### [SUPPLIED MATERIAL]

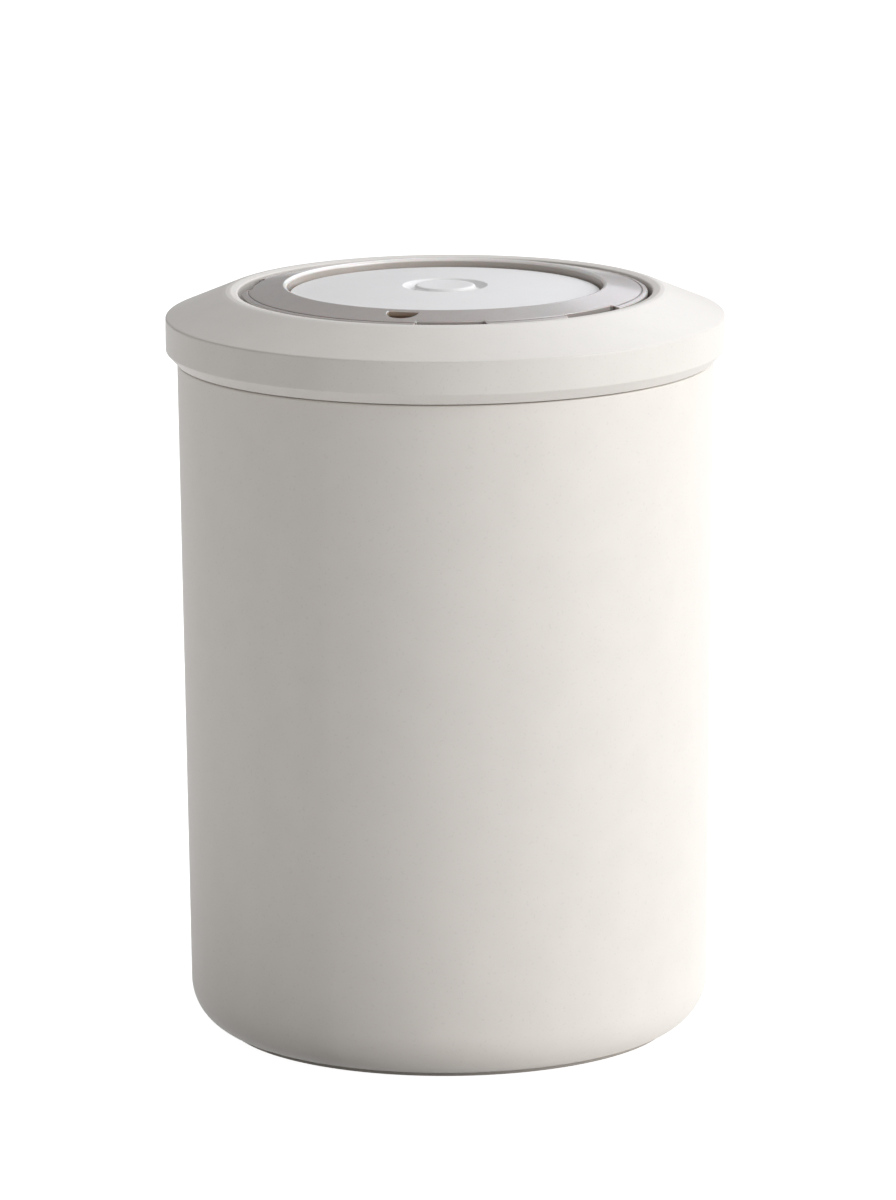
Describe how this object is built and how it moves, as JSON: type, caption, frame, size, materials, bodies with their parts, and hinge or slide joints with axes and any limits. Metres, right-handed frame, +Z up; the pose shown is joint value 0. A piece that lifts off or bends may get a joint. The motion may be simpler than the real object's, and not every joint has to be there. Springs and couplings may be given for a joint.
{
  "type": "coffee canister",
  "caption": "Cylindrical coffee canister with a push-fit lid, one-way degassing valve, press-to-vent button and turning date ring.",
  "frame": {"origin": "centre of the foot pad's underside, on the surface that the canister stands on", "axes": "+Z up along the canister's axis; the front faces -Y and +X is to the right seen from the front"},
  "size_m": [0.128, 0.128, 0.1734],
  "materials": {
    "shell_white": "fine satin grain, warm white",
    "liner_steel": "drawn and brushed stainless steel",
    "cap_white": "smooth satin, neutral white",
    "ring_smoke": "frosted smoke plastic",
    "scale_brown": "matt with printed numbers",
    "inner_plastic": "natural white moulded plastic",
    "silicone_clear": "food-grade silicone, milky",
    "silicone_dark": "dark grey silicone",
    "silicone_amber": "amber valve silicone",
    "bright_steel": "plain stainless steel wire, screws and mesh"
  },
  "bodies": {
    "canister": {"outer_shell": "shell_white", "steel_liner": "liner_steel", "foot_pad": "silicone_dark"},
    "lid": {"lid_cover": "shell_white", "lid_plug": "inner_plastic", "lid_gasket": "silicone_clear", "lid_screws": "bright_steel", "scale_ring": "scale_brown", "centre_cap": "cap_white", "valve_housing": "inner_plastic", "housing_o_ring": "silicone_dark", "disc_keeper": "inner_plastic", "filter_mesh": "bright_steel", "filter_retainer": "inner_plastic", "button_spring": "bright_steel"},
    "date_ring": {"date_ring": "ring_smoke"},
    "button": {"vent_button": "cap_white", "button_stem": "bright_steel", "poppet_seal": "silicone_clear"},
    "degassing_disc": {"degassing_disc": "silicone_amber"}
  },
  "joints": [
    {"name": "lid_lift", "type": "slide", "parent": "canister", "child": "lid", "axis": [0, 0, 1], "range_m": [0, 0.06]},
    {"name": "date_ring_turn", "type": "hinge", "parent": "lid", "child": "date_ring", "pos_m": [0, 0, 0.1697], "axis": [0, 0, 1], "continuous": true},
    {"name": "button_press", "type": "slide", "parent": "lid", "child": "button", "axis": [0, 0, -1], "range_m": [0, 0.002], "stiffness_N_per_m": 400, "springref_m": -0.001, "deforming": ["button_spring"]},
    {"name": "degassing_lift", "type": "slide", "parent": "lid", "child": "degassing_disc", "axis": [0, 0, 1], "range_m": [0, 0.0008]}
  ]
}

### [THE EXERCISE]
Using the data above, return each line exactly as written.

### [RESPONSE TO THE TASK]
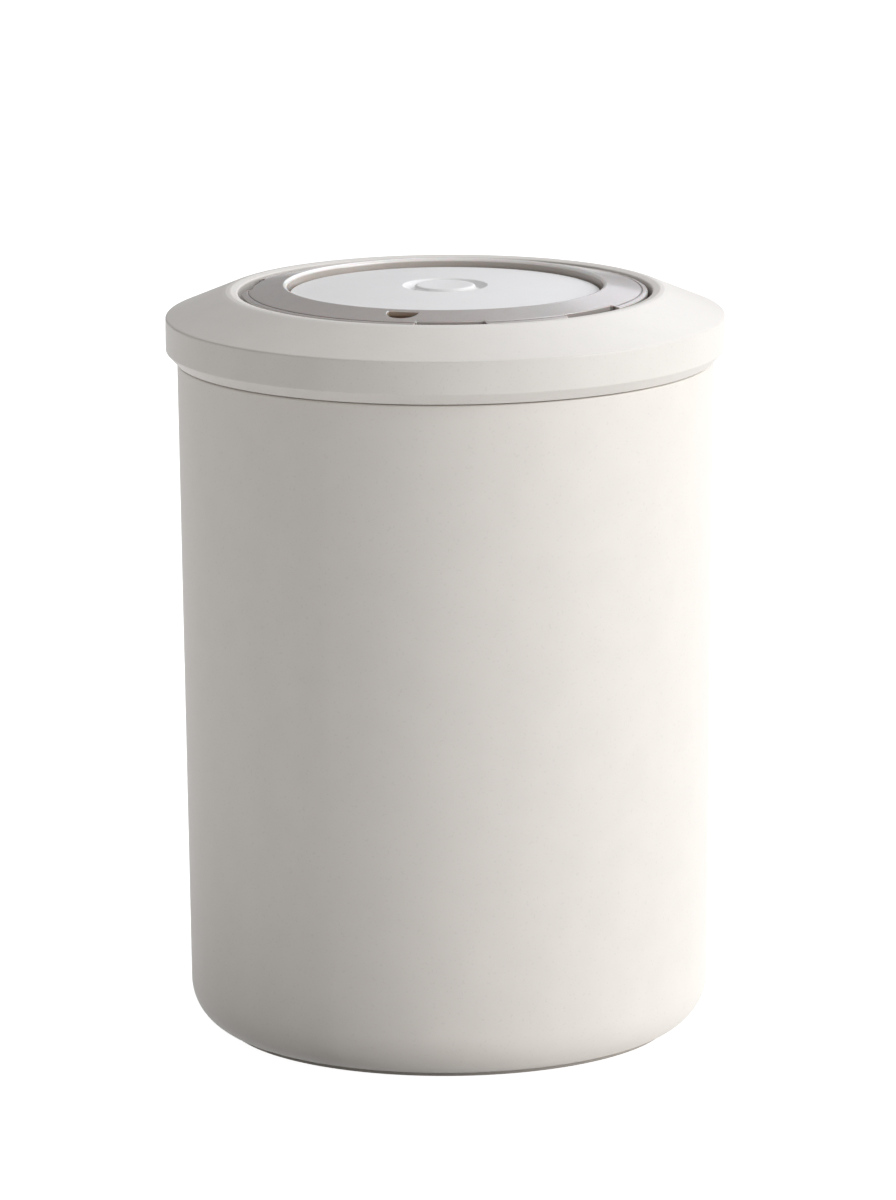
Describe how this object is built and how it moves, as JSON: type, caption, frame, size, materials, bodies with their parts, and hinge or slide joints with axes and any limits. Metres, right-handed frame, +Z up; the pose shown is joint value 0. A piece that lifts off or bends may get a joint. The motion may be simpler than the real object's, and not every joint has to be there. Springs and couplings may be given for a joint.
{
  "type": "coffee canister",
  "caption": "Cylindrical coffee canister with a push-fit lid, one-way degassing valve, press-to-vent button and turning date ring.",
  "frame": {"origin": "centre of the foot pad's underside, on the surface that the canister stands on", "axes": "+Z up along the canister's axis; the front faces -Y and +X is to the right seen from the front"},
  "size_m": [0.128, 0.128, 0.1734],
  "materials": {
    "shell_white": "fine satin grain, warm white",
    "liner_steel": "drawn and brushed stainless steel",
    "cap_white": "smooth satin, neutral white",
    "ring_smoke": "frosted smoke plastic",
    "scale_brown": "matt with printed numbers",
    "inner_plastic": "natural white moulded plastic",
    "silicone_clear": "food-grade silicone, milky",
    "silicone_dark": "dark grey silicone",
    "silicone_amber": "amber valve silicone",
    "bright_steel": "plain stainless steel wire, screws and mesh"
  },
  "bodies": {
    "canister": {"outer_shell": "shell_white", "steel_liner": "liner_steel", "foot_pad": "silicone_dark"},
    "lid": {"lid_cover": "shell_white", "lid_plug": "inner_plastic", "lid_gasket": "silicone_clear", "lid_screws": "bright_steel", "scale_ring": "scale_brown", "centre_cap": "cap_white", "valve_housing": "inner_plastic", "housing_o_ring": "silicone_dark", "disc_keeper": "inner_plastic", "filter_mesh": "bright_steel", "filter_retainer": "inner_plastic", "button_spring": "bright_steel"},
    "date_ring": {"date_ring": "ring_smoke"},
    "button": {"vent_button": "cap_white", "button_stem": "bright_steel", "poppet_seal": "silicone_clear"},
    "degassing_disc": {"degassing_disc": "silicone_amber"}
  },
  "joints": [
    {"name": "lid_lift", "type": "slide", "parent": "canister", "child": "lid", "axis": [0, 0, 1], "range_m": [0, 0.06]},
    {"name": "date_ring_turn", "type": "hinge", "parent": "lid", "child": "date_ring", "pos_m": [0, 0, 0.1697], "axis": [0, 0, 1], "continuous": true},
    {"name": "button_press", "type": "slide", "parent": "lid", "child": "button", "axis": [0, 0, -1], "range_m": [0, 0.002], "stiffness_N_per_m": 400, "springref_m": -0.001, "deforming": ["button_spring"]},
    {"name": "degassing_lift", "type": "slide", "parent": "lid", "child": "degassing_disc", "axis": [0, 0, 1], "range_m": [0, 0.0008]}
  ]
}